Flavored and sweetened versions of any plant milk can contain 10 or more grams of added sugar per cup. Choosing unsweetened varieties cuts those extra calories and avoids the blood sugar spike. When comparing brands, look for “unsweetened” on the label and check that calcium and vitamin D have been added, since plant milks don’t contain these naturally.

Matching Milk to Your Needs

  • Highest protein: Cow’s milk (8g), pea milk (8g), or soy milk (7g) per cup.
  • Lowest calorie: Unsweetened almond or cashew milk, typically under 50 calories per cup.
  • Best for blood sugar management: Cow’s milk, soy milk, or unsweetened almond milk. Avoid oat milk and rice milk as daily staples.
  • Best for dairy-sensitive digestion: A2 dairy milk if you tolerate some dairy; soy or pea milk if you don’t.
  • Best for allergen avoidance: Pea milk (free of dairy, soy, tree nuts, and gluten).

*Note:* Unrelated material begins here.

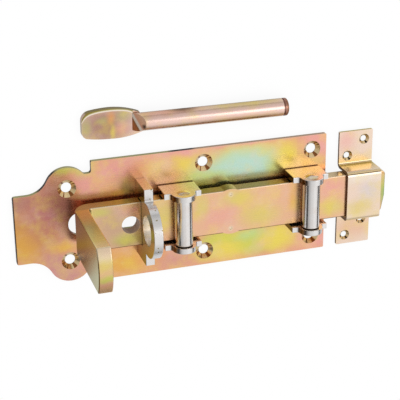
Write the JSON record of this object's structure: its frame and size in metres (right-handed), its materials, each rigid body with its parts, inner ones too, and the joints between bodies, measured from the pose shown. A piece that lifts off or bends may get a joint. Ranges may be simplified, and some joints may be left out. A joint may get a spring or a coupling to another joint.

Most adults need about 1,000 milligrams of calcium daily (1,200 mg for women over 50 and adults over 70). A single cup of milk or fortified plant milk covers roughly a third of that. If you’re switching away from dairy, making sure your plant milk is fortified with calcium and vitamin D is one of the simplest ways to prevent gaps in your diet. Shake the carton before pouring, since added minerals tend to settle at the bottom.